Probably wasn't making good contact on the gs valve.
And when you shook it at the control board. it also moved at the gas valve. or you vibrated the furnace enough that it made better contact at the gas valve.


----------



## trump (Oct 12, 2009)

so if there is 24 v at the valve does this mean the valve is faulty?

i noticed i only have that 24 v when the valve is trying to open when it opens and the furnace is running there is 0. Is that normal.


----------



## beenthere (Oct 11, 2008)

Your not taking the reading right. Since it has to have 24 volts to stay open.

How many wires on your gas valve.


----------



## trump (Oct 12, 2009)

3 wires red orange and yellow i am reading across the red and orange wires it shows 24 from the call for heat until the flame kicks in.

red goes to 3 mv terminal
0range hooks with another and goes to pv terminal
yellow to ground

thanks again


----------



## beenthere (Oct 11, 2008)

Do you have a pilot burner, and a main burner.


----------



## Marty S. (Oct 31, 2009)

mv=main valve
pv= pilot valve
yellow is common
Should get 24 volts between yellow and pv first then 24 volts between yellow and mv. With voltage to mv and common you should have the gas valve open.


----------



## beenthere (Oct 11, 2008)

Your reading across the load wires to the valve when you check across red and orange.

You have to read to the yellow wire for each operation.


----------



## H. Phillips (Jan 5, 2010)

yuri said:


> . Sorry to disapoint you but there are NO values anywhere for resistance of gas valve coils etc etc.

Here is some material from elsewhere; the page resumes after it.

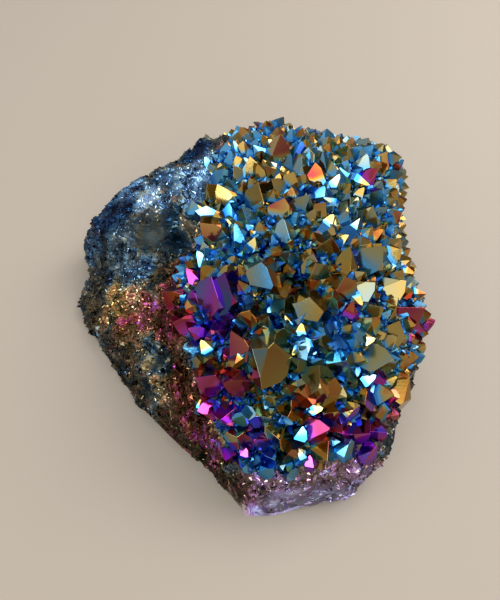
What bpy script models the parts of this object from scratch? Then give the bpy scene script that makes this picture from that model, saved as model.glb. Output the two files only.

If you have the amperage rating then you have the resistance value, you just need to do a little math. For example if a gas valve is supposed to pull .5A then the resistance is 48 ohms.


----------



## trump (Oct 12, 2009)

so i think i might have this narrowed down to possibly i have a faulty control. when the furnace fails to light i have no power at all from the control to the pv at the gas valve. if i shake the orange wire (pv) at the control the valve clicks on i have 24 v and the pilot lights . i have tried several times to clean and tighten the connection but it just doent seem to help so i am starting to beleive the problem may be in the control. Make sense to anyone? Also any good online sights i might find one it is a johnson G77 6RGD-2

thanks


----------



## SKIP4661 (Dec 3, 2008)

Change the pos blue johnson module with a Honeywell 53L90, problem solved.:thumbsup:


----------



## trump (Oct 12, 2009)

*more questions*

this morning i am leaning towards the problem being the ignition control module. if the furnace quits and it usually doeswhen trying to raise the heat form an overnight setting if i wiggle wires on the control it will kick in.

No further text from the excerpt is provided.